Would that we could do the same with the Native Americans. But that would require realizing, on some level, that they weren't inferior but rather had a society of their own which we chose to conquer and then use those lessons to form our country. We're not the first to do so. And we won't be the last.
We're just the last to admit it.
Every word Amerigo Vespucci wrote was God's truth.
"You can't found a place someone else lived. Deal with it."
The world this week is celebrating the 60th anniversary of Israel's founding.
So, did no one live there either??
Huh. Where'd you guys go to school? I remember learning about the bloodthirsty Spanish in seventh grade. "Gold, Guns and God" and all that. All the stuff in this article was in our curriculum, except for Amerigo Vespucci's NSFW fantasizing.
It was all pilgrims all the time in elementary school, but that was just an excuse to get the kids making paper turkeys and pilgrim hats anyway.
you would be hard-pressed to find a modern-day American who knows any of this
Just curious, do students today not learn this stuff? I'm sure Horowitz goes into a lot more detail, but I remember learning about the Spanish in Florida, the Huguenots, the Vikings. Maybe it's because I grew up in Virginia, where it's all about Jamestown and the Pilgrims are considered a bunch of interlopers. But we learned about the Spanish and the French and the Vikings too. (And yes, at a public school.)
Are kids today so busy with "no child left behind" that they don't learn basic history?
According to the National Park Service historians, the story of the massacre by the evil Spanish of the innocent Huguenot women and babies just may be a bit different from the reviewed book's version. Read a more balanced account here:
http://www.nps.gov/foma/historyculture/the_massacre.htm
Seriously, everyone needs to realize where ever they live that somebody probably lived there before. It doesn't matter if European, Native American, Asian, or African. Human history has been about conquest and occupation. Up until the recent past, it's been commonly understood that the land was yours if you could hold it.
We can spend eternity righting past wrongs only to create more wrongs to be righted. Let's go over that, and worry about where we're going and not about where we've been. Regardless of who you are, it's not pretty.
So, did no one live there either??
The phrase "a land without people for a people without land" comes to mind.
Doesn't everybody do this?
I imagine what I would need to do to save a certain small part of the dunes and the shore near Grand Haven, Michigan. I think about going back to about 1600 CE, and taking some sort of control, along with the Ottawa natives, and then guiding the people and the area through four more centuries.
As it is, as it was, we Americans cannot be proud of ourselves.
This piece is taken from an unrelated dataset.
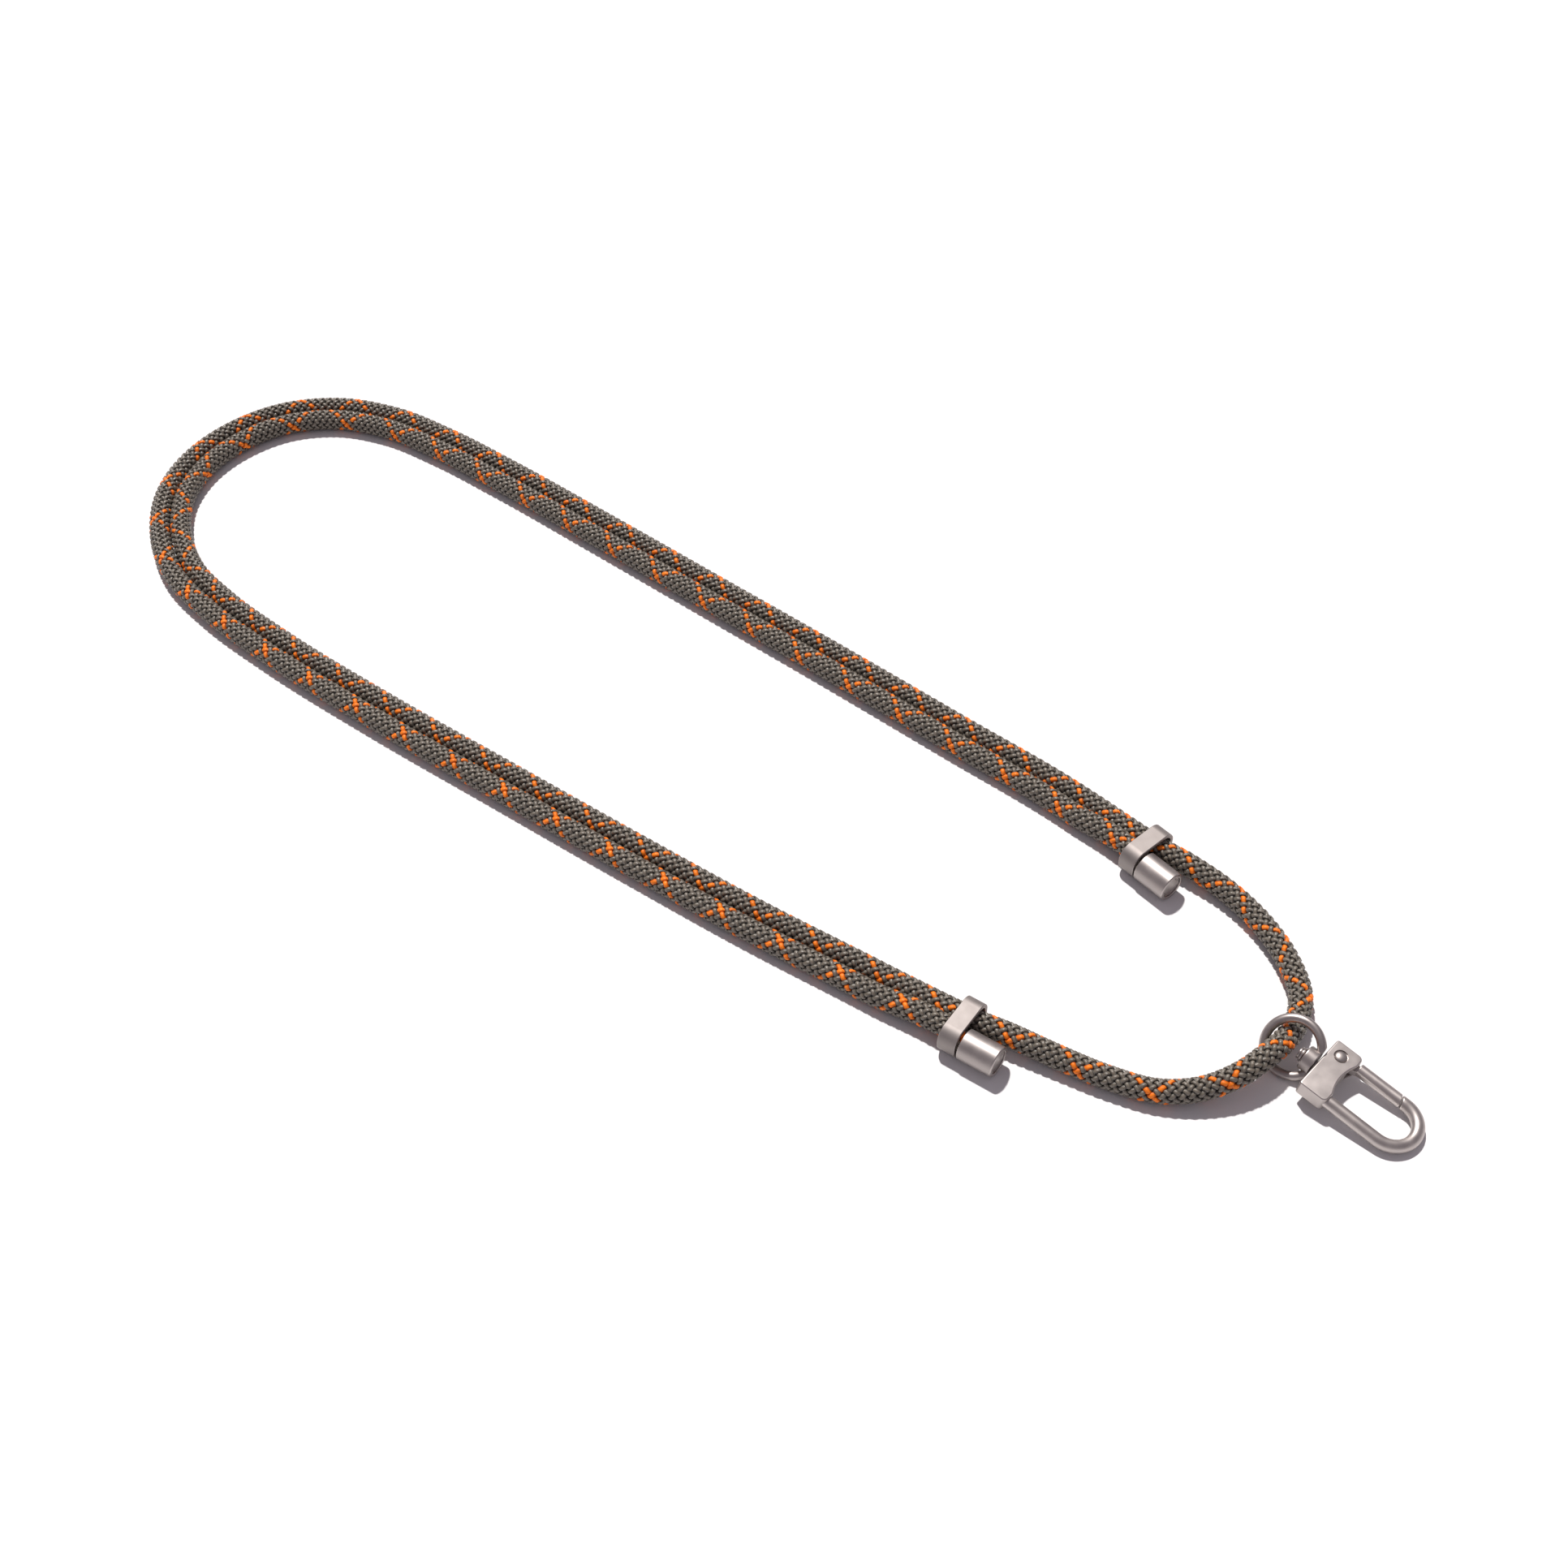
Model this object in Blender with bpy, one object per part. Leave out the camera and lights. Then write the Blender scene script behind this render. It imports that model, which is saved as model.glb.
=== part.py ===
"""Phone crossbody strap.

One round braided rope is doubled through two slider bands and ends in two metal caps.
A swivel snap hook hangs on the single run between the bands. The strap lies flat:
X runs along it towards the hook, Y across it, Z up. All lengths are in metres.
"""

from math import asin, ceil, cos, hypot, pi, radians, sin, tan

import bmesh
import bpy
from mathutils import Matrix, Vector

# Clearance between pieces that touch or turn on each other
GAP = 0.0003

# Rope
ROPE_DIAMETER = 0.0066
ROPE_RADIUS = ROPE_DIAMETER / 2
ROPE_RESOLUTION = 3
ROPE_REST = ROPE_RADIUS + 0.00005
RUN_SPACING = ROPE_DIAMETER + 0.00035
ROPE_CRIMP = 0.94
SAMPLE_STEP = 3.5 * ROPE_DIAMETER
SAMPLE_TURN = radians(28.0)

# Slider bands, each with one passage for two runs of the rope
BAND_WALL = 0.0012
BAND_ROOM = 0.0004
BAND_SIDE = 0.00035
BAND_LENGTH = 0.0056
BAND_HEIGHT = ROPE_DIAMETER + 2 * (BAND_ROOM + BAND_WALL)
BAND_FLAT = 0.0007
BAND_CORNER = BAND_HEIGHT / 2 - BAND_FLAT
BAND_WIDTH = RUN_SPACING + BAND_HEIGHT + 2 * BAND_SIDE
BAND_LIFT = BAND_HEIGHT / 2

# End caps, beside the single run that leaves the same band
CAP_WALL = 0.00115
CAP_LIP = 0.00025
CAP_BORE = ROPE_RADIUS * ROPE_CRIMP + GAP
CAP_RADIUS = CAP_BORE + CAP_WALL
CAP_LENGTH = 0.0108
CAP_NECK = 0.0008
CAP_FLOOR = 0.0016
CAP_SINK = 0.0006
CAP_RIM = 0.0007
CAP_EDGE = 0.0005
CAP_SHIFT = CAP_RADIUS + ROPE_RADIUS + GAP - RUN_SPACING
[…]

Our progress is weighted down by our barbarity.
I started to read the article when I came across this sentence: "In conquering the settlement of Mavila, De Soto's army succeeded in massacring between 2,500 and 3,000 Indians -- a single-day death toll that rivals Antietam."
I think the number of Native Americans killed at Mavila was supposed to read "between 25,000 and 30,000." Estimates for the dead at Antietam are about 23,000 to 25,000 which is a whole lot more than 2500.
Correction to this article is needed.
It seems there were 23,000 casualties at Antietam--not deaths. The numbers in the article in regard to the Native American town is correct. I stand corrected.